According to Les Miserables, some shit went down on July 14 in France in 1789, and according to the Wishbone episode based on The Three Musketeers it all happened at the Bastille prison, and according to the shit-tastic Jason Schwartzman vehicle Marie Antionette, a lot of important Frenchies got their heads chopped off as a result. Don’t ever say we don’t cite our shit here at For Shame.

We’re talking about…….BASTILLE DAY!!!!!!!1 A day that changed France forever. At least politically. I’m pretty sure they all smelled bad and ate snails and wore berets before the storming of the Bastille just as they do today.
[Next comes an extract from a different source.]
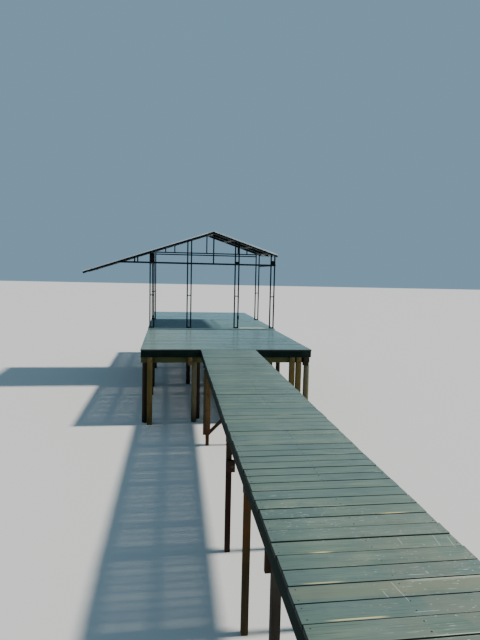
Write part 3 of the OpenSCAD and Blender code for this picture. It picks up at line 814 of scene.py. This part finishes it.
def hexagon_screw(face, outward, size):
    """A washer and a hexagon head that stand outward on a face; size is the head's radius."""
    part = bmesh.new()
    washer = (12, size * 1.3, screw_washer_thick, 0.0)
    head = (6, size, screw_head_high, screw_head_stand)
    for sides, radius, depth, out in (washer, head):
        made = bmesh.ops.create_cone(
            part, cap_ends=True, segments=sides, radius1=radius, radius2=radius * 0.94, depth=depth
        )
        bmesh.ops.translate(part, vec=(0, 0, out), verts=made["verts"])
    turn = Vector((0, 0, 1)).rotation_difference(outward).to_matrix()
    bmesh.ops.rotate(part, matrix=turn, verts=part.verts)
    middle = face + outward * (screw_washer_thick / 2)
    bmesh.ops.translate(part, vec=middle, verts=part.verts)
    return part


up = Vector((0, 0, 1))
plate_screws = []
for node in ("canopy_posts_front", "canopy_posts_back"):
    for part in solids_of(node):
        low, high = corners(part)
        for x in (low.x + screw_from_side, high.x - screw_from_side):
            for y in (low.y + screw_from_front, high.y - screw_from_front):
                face = Vector((x, y, low.z + foot_plate_thick))
                plate_screws.append(hexagon_screw(face, up, 0.0065))
        part.free()
finished("foot_plate_screws", plate_screws, [bolt_steel])


# Roof sheets: ribbed steel with a zinc-aluminium coat, laid from ridge to eave over the purlins.
# The coat has a fine spangle and dulls with dust on top; underneath, a flat dark grey is painted
# shade.
def zinc_coat():
    finish = Finish("zinc_coat")
    spangle = finish.cells(finish.spot, 90.0).out("Color")
    tone = finish.node("SeparateColor", {}, {0: spangle}).out("Red")
    streaks = finish.noise(finish.stretched((1.4, 12.0, 1.4)), 1.0, 4.0)
    dust = finish.noise(finish.spot, 1.6, 5.0)
    above = finish.mix(tone, rgb(0.50, 0.53, 0.55), rgb(0.62, 0.64, 0.65))
    above = finish.mix(streaks.between(0.45, 0.75) * 0.45, above, rgb(0.36, 0.36, 0.34))
    above = finish.mix(dust.between(0.5, 0.8) * 0.4, above, rgb(0.42, 0.38, 0.30))
    # Underside: painted shade.
    shade_below = finish.mix(streaks, rgb(0.024, 0.036, 0.040), rgb(0.042, 0.055, 0.056))
    _, _, facing_z = finish.split(finish.facing)
    upper = facing_z.between(-0.1, 0.1)
    finish.feed(finish.shader.inputs["Metallic"], upper * 0.6)
    finish.shader.inputs["Specular IOR Level"].default_value = 0.05
    roughness = dust * 0.25 + tone * 0.08 + 0.75 - upper * 0.45
    return finish.wear(finish.mix(upper, shade_below, above), roughness, streaks * 0.5 + dust, 0.0015)


zinc = zinc_coat()
for node in ("roof_sheet_left", "roof_sheet_right"):
    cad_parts[node].data.materials.clear()
    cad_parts[node].data.materials.append(zinc)


# Roof screws: short hexagon heads with a washer, driven through the pans into each purlin.
# They stand in straight rows, one to a pan.
screw_pitch = 0.2290
roof_screws = []
for side in ("left", "right"):
    sheet = solids_of("roof_sheet_" + side)[0]
    low, high = corners(sheet)
    surface = BVHTree.FromBMesh(sheet)
    sheet.free()
    pans = round((high.y - low.y) / screw_pitch) - 1
    first = (low.y + high.y - (pans - 1) * screw_pitch) / 2
    # Each purlin lies in two bays, and its front bay gives the row for both.
    purlins = in_order(solids_of("purlins_" + side), 1)
    for part in purlins[:len(purlins) // 2]:
        purlin_low, purlin_high = corners(part)
        x = (purlin_low.x + purlin_high.x) / 2
        for i in range(pans):
            above = Vector((x, first + i * screw_pitch, high.z + 1))
            face, outward, _, _ = surface.ray_cast(above, -up)
            roof_screws.append(hexagon_screw(face, outward, 0.0055))
finished("roof_screws", roof_screws, [bolt_steel])


# Ridge cap and trims: folded strips of the same steel in a light coat, screwed over the ribs.
# The left rake trim's leg is coloured black up to a finger under its fold, as painted shade.
fold_edge = 0.0006


def light_coat(name, shade_line=None):
    """A light coat. Shade line is a slope with its height at X 0; below it a front is black, as
    painted shade.
    """
    finish = Finish(name)
    dust = finish.noise(finish.spot, 4.0, 5.0)
    fine = finish.noise(finish.spot, 60.0, 3.0)
    colour = finish.mix(dust.between(0.35, 0.75), rgb(0.74, 0.81, 0.85), rgb(0.61, 0.66, 0.68))
    if shade_line:
        slope, top = shade_line
        x, _, z = finish.split(finish.spot)
        _, facing_y, _ = finish.split(finish.facing)
        height = z - x * slope + fine * 0.003
        shade_below = 1 - height.between(top - 0.026, top - 0.022)
        front = 1 - facing_y.between(-0.6, -0.4)
        # Painted shade: fronts under the shade line are coloured black.
        colour = finish.mix(shade_below * front, colour, rgb(0.008, 0.009, 0.011))
    finish.shader.inputs["Metallic"].default_value = 0.2
    return finish.wear(colour, dust * 0.2 + 0.35, fine, 0.0003)


def slope_of(part):
    """How steeply a folded strip rises along X, and the height of its upper side at X 0."""
    longest = max(part.edges, key=lambda edge: edge.calc_length())
    run = longest.verts[1].co - longest.verts[0].co
    slope = run.z / run.x
    return slope, max(vert.co.z - vert.co.x * slope for vert in part.verts)


light_trim = light_coat("light_trim")
for node in ("ridge_cap", "rake_trim_left", "rake_trim_right", "eave_trims"):
    strips = [eased(part, fold_edge) for part in solids_of(node)]
    coat = light_trim
    if node == "rake_trim_left":
        coat = shade_lined_trim = light_coat("part_shaded_trim", slope_of(strips[0]))
    finished(node + "_folded", strips, [coat], [node])


# Ridge end flaps: the ridge cap's ends, cut at the fold and bent down over the sheets' ends.
# They close the strip between the two rake trims, at the front and at the back of the roof.
flap_drop, flap_thick, flap_joint, flap_stand = 0.038, 0.0018, 0.0006, 0.0002
cap_low, cap_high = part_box("ridge_cap")
cap = solids_of("ridge_cap")[0]
flaps = []
for end_y, facing in ((cap_low.y, -1), (cap_high.y, 1)):
    end = [vert.co.copy() for vert in cap.verts if abs(vert.co.y - end_y) < 0.001]
    ridge = max(end, key=lambda place: place.z)
    for side in (-1, 1):
        wing = max(end, key=lambda place: (round(side * place.x, 3), place.z))
        slope = (wing.z - ridge.z) / (wing.x - ridge.x)
        width = abs(wing.x - ridge.x) - flap_joint
        flap = bmesh.new()
        bmesh.ops.create_cube(flap, size=1)
        bmesh.ops.scale(flap, vec=(width, flap_thick, flap_drop), verts=flap.verts)
        for vert in flap.verts:
            vert.co.z += vert.co.x * slope
        x = ridge.x + side * width / 2
        y = end_y + facing * (flap_thick / 2 + flap_stand)
        z = ridge.z - width / 2 * abs(slope) - flap_drop / 2
        bmesh.ops.translate(flap, vec=(x, y, z), verts=flap.verts)
        flaps.append(flap)
cap.free()
# The left halves take the trim coat with painted shade on their fronts.
finished("ridge_end_flaps", flaps, [shade_lined_trim, light_trim])


# Floor: a plain pale sheet under the feet of the legs, just low enough to stay clear of them.
# It stands in the picture only, and is no piece of the jetty.
floor_reach, floor_drop = 150, 0.002
floor_mesh = bmesh.new()
bmesh.ops.create_grid(floor_mesh, x_segments=1, y_segments=1, size=floor_reach)
bmesh.ops.translate(floor_mesh, vec=(0, 0, -floor_drop), verts=floor_mesh.verts)
floor_data = bpy.data.meshes.new("floor")
floor_mesh.to_mesh(floor_data)
floor_mesh.free()
floor = bpy.data.objects.new("floor", floor_data)
bpy.context.scene.collection.objects.link(floor)
floor_data.materials.append(Finish("floor").wear(rgb(0.62, 0.61, 0.59), 0.9))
Anyway, ever since we started this li’l puppy we’ve had a lot of people suggest that we do a post on the Marquis de Sade. And ever since four days ago I’ve wanted to do a post on a Revolutionary Frenchie. I’m no scientist, but I think that A + B = a veritable match made in sexy, scandalous heaven. And I’m no scientist, but I think that was math and not science.

The Marquis de Sade was a nasty, deviant, freaky, scary sex maniac. To say that he was a prolific libertine is like saying Oprah is a taciturn woman of modest fortune. The term “sadism” comes from his motherfucking name, so you can only imagine. Actually, you don’t have to imagine because I’m going to tell you all about it and try not to throw up or have nightmares. He was an aristocrat writer, philosopher, and hedonist living in Revolutionary France and bangin as many ladies (and men) as he could along the way.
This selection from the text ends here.